Submitted by
Assigned_Reviewer_4
Q1: Comments to author(s).
First provide a summary of the paper, and then address the following
criteria: Quality, clarity, originality and significance. (For detailed
reviewing guidelines, see
http://nips.cc/PaperInformation/ReviewerInstructions)
The authors practically compare a method using deep
convolutional networks (DCN) with the conventional methods using
bag-of-words (BOW) representation in the experiments for music
recommendation. It is shown that for recommending new and unpopular music
which has no usage data available, the method using DCN can be viable. The
claim is clear, although it is difficult to find a new methodological
concept.
Detailed comments: - The second line in section 1.1:
predictable -> unpredictable
Q2: Please summarize
your review in 1-2 sentences
The claim that for recommending new and unpopular
music, the method using DCN can be viable is reasonable, although it is
difficult to find a new methodological concept. Submitted by
Assigned_Reviewer_5
Q1: Comments to author(s).
First provide a summary of the paper, and then address the following
criteria: Quality, clarity, originality and significance. (For detailed
reviewing guidelines, see
http://nips.cc/PaperInformation/ReviewerInstructions)
The authors demonstrate how to construct a very
plausible ground truth dataset for evaluating music recommender systems
based on the content of personal music databases, and demonstrate good
results for pure content-based recommendation using a combination of
convolutional networks and richer audio features than the standard
low-dimensional MFCC+VQ feature representation.
The work is of
high quality and is very clear indeed.

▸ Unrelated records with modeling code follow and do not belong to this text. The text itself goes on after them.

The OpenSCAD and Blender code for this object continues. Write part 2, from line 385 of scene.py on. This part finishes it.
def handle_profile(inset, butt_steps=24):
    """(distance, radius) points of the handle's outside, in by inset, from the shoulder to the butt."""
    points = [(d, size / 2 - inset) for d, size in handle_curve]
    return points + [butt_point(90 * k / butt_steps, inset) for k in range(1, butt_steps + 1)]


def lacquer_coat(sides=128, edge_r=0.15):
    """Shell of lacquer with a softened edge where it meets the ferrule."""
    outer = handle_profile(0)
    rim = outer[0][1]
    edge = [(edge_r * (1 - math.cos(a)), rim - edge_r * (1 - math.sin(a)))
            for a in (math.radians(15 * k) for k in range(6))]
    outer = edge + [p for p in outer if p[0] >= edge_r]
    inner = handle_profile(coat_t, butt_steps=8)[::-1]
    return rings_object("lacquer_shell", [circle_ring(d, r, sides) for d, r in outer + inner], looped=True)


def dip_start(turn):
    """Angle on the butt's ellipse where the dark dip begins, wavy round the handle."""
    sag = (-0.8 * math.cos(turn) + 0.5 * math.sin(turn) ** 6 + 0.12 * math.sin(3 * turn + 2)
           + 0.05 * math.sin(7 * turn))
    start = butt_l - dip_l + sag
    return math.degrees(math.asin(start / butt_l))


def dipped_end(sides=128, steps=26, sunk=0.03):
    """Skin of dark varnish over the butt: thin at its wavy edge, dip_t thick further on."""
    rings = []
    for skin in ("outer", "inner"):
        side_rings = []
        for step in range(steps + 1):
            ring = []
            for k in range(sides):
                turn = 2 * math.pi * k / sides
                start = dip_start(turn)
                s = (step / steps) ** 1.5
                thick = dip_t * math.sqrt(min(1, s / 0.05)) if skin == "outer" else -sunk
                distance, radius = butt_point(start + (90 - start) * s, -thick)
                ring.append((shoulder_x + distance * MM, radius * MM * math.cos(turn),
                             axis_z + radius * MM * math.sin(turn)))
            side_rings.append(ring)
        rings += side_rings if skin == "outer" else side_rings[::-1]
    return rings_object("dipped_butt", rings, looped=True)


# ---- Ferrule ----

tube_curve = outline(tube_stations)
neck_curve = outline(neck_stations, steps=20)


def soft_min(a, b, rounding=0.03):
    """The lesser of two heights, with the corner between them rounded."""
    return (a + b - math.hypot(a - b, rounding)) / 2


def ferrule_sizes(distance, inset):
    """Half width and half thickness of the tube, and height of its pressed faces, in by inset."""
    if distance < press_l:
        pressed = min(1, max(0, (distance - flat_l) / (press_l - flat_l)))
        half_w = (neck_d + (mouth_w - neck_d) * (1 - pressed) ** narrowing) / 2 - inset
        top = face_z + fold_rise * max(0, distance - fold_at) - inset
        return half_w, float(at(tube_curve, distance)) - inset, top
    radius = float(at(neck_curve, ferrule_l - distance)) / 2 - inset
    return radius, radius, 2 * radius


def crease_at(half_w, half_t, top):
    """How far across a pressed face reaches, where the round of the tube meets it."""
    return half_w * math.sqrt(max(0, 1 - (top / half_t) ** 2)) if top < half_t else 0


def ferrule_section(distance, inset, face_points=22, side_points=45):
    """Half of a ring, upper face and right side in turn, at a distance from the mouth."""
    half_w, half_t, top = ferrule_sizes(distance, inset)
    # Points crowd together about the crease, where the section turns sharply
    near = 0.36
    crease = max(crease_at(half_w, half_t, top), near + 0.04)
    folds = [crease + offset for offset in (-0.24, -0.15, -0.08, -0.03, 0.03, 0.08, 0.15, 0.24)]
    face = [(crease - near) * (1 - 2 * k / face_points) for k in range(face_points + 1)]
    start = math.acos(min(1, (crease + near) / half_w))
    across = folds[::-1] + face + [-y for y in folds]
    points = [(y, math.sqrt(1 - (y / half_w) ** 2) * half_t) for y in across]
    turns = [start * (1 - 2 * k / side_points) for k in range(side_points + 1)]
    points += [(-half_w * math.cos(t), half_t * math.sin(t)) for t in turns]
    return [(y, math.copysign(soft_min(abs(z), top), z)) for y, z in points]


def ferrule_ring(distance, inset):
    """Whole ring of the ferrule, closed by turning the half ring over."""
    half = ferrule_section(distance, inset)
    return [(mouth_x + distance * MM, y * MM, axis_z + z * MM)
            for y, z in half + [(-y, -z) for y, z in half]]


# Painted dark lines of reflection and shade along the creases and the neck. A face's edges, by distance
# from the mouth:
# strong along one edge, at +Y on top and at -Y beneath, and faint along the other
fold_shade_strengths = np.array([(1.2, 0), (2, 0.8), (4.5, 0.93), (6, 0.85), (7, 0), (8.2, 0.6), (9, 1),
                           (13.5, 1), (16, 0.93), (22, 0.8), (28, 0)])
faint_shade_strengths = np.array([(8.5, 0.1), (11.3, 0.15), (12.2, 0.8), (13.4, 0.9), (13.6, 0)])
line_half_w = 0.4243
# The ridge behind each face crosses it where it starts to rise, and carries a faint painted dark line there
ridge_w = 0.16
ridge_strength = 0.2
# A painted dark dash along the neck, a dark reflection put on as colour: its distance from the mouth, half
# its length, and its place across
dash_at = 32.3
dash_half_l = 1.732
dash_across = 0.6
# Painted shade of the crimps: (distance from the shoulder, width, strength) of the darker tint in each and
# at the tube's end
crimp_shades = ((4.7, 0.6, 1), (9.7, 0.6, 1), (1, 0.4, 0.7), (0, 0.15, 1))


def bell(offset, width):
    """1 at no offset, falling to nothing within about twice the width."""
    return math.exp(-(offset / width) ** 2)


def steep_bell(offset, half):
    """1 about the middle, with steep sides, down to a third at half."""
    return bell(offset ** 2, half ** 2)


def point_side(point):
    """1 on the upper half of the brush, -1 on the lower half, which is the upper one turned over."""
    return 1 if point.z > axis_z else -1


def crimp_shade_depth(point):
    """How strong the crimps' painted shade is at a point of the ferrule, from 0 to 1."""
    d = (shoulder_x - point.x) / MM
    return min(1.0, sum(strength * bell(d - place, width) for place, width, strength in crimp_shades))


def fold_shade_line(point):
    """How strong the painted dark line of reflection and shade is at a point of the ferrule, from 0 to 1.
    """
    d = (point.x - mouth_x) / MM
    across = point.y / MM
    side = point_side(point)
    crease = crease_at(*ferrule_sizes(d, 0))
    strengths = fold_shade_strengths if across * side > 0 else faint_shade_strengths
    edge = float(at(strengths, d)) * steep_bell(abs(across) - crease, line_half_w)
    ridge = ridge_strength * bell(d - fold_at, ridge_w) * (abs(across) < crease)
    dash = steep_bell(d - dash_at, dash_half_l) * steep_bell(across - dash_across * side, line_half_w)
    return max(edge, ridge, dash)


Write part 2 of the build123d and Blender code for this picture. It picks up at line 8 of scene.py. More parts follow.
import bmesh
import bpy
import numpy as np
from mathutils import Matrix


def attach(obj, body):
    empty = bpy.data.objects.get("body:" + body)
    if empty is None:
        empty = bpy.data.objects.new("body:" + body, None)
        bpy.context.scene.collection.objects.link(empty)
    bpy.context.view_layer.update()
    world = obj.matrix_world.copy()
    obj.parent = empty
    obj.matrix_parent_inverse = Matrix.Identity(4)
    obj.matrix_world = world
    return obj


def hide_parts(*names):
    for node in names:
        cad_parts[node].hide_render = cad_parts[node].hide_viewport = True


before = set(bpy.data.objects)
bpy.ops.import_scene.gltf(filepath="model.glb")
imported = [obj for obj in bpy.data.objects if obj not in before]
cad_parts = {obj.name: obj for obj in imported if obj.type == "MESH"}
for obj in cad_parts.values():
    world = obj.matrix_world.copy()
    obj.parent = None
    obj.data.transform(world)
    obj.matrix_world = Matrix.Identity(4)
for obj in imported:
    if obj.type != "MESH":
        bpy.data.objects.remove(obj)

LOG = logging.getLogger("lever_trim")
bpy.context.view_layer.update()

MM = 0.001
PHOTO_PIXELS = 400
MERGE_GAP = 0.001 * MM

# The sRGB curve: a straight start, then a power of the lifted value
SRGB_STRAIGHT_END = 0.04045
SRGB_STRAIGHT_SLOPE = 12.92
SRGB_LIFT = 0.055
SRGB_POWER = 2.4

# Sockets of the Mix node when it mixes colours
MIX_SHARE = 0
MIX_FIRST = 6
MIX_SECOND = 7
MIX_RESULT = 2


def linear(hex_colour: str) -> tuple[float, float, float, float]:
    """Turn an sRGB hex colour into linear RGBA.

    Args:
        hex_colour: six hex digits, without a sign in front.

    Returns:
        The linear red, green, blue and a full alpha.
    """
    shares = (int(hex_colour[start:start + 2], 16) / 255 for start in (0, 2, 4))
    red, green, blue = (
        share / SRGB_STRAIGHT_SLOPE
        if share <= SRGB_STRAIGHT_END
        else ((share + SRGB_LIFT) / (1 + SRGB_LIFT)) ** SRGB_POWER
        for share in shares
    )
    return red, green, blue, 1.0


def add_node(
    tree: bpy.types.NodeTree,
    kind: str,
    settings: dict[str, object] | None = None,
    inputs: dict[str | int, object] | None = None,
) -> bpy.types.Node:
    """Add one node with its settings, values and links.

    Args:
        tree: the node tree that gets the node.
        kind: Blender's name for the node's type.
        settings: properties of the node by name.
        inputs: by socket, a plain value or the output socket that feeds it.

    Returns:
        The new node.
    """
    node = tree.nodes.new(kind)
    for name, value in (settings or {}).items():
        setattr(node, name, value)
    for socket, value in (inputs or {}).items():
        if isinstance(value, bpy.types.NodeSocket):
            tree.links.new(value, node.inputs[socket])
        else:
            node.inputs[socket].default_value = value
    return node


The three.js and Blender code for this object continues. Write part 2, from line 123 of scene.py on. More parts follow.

It's very review-like in its tone,
taking the time to cover prior work (almost going to extremes in this in
fact, leaving perhaps less space than ideal for actual results). Good
quality approaches like this, both to construction of believable
ground-truth data sets, and in the use of alternative machine learning
approaches like CNNs are exactly what the music information retrieval
community needs. Q2: Please summarize your review in 1-2
sentences
I think this is a solid paper showing interesting
results in an emerging field; it's good-quality research, relevant and
original. I'm pleased to see the combination of convolutional neural
networks and richer audio features lead to such promising
results. Submitted by
Assigned_Reviewer_7
Q1: Comments to author(s).
First provide a summary of the paper, and then address the following
criteria: Quality, clarity, originality and significance. (For detailed
reviewing guidelines, see
http://nips.cc/PaperInformation/ReviewerInstructions)
This is an interesting paper that addresses a problem
of significant practical value. Specifically, the authors propose a
technique to learn latent factors directly from music audio without
relying on usage data. They do this using deep convolutional neural
networks. The paper is well written and the authors do a good job of
placing this work in context. The experiments are reasonable. They provide
quantitative metrics as well as qualitative results, where appropriate. I
particularly like Table 1 and Figure 4.
Using existing machine
learning algorithms, the authors provide a nice solution to a hard problem
in which there is little previous work. The solution would be very useful
in practice. However, there is no algorithmic machine learning
contribution. Nevertheless, it could be a good applications paper at NIPS,
but it is very clearly an applications paper. Q2: Please
summarize your review in 1-2 sentences
This is a nice paper that uses existing machine
learning ideas to attempt to solve a hard practical problem. it could be a
nice applications paper.
Q1:Author
rebuttal: Please respond to any concerns raised in the reviews. There are
no constraints on how you want to argue your case, except for the fact
that your text should be limited to a maximum of 6000 characters. Note
however that reviewers and area chairs are very busy and may not read long
vague rebuttals. It is in your own interest to be concise and to the
point.
First of all, we would like to thank the reviewers for
their comments and insights.
We have proposed to cast audio-based
content recommendation as a latent factor regression problem using usage
data as ground truth for training. We believe this is a novel idea, and by
formulating the problem in this fashion we are able to build upon a large
pre-existing body of research on regression techniques, as well as latent
factor models. As a result, we of course agree with the reviewers that our
paper does not contain any purely algorithmic machine learning
contributions.
However, we consider the fact that this idea can be
applied with any kind of regression technique or latent factor model to be
an advantage of our approach. We consciously chose to use existing
techniques to be able to demonstrate this. Our motivations for the
selection of the specific models and techniques we used are detailed in
the paper.
We also agree with the assessment that we have
written an applications paper: we set out to solve a particular problem,
large-scale content-based music recommendation, taking advantage of recent
developments in machine learning and deep learning in particular.
We chose to submit this work to NIPS because we feel that our
approach of casting the task as a regression problem opens up a lot of
possibilities that deserve the attention of the machine learning
community. If we were to send the paper to a conference with a different
focus (e.g. music information retrieval or recommender systems), we
believe that it would not reach the desired target audience in its
entirety. Of course researchers in these domains are part of this audience
as well, but we feel that it is particularly important to incite interest
in this problem among machine learning researchers. As one of the
reviewers remarked, little research has been conducted on this topic so
far, especially in a large-scale context. We hope that our paper will
stimulate further research in this direction.
|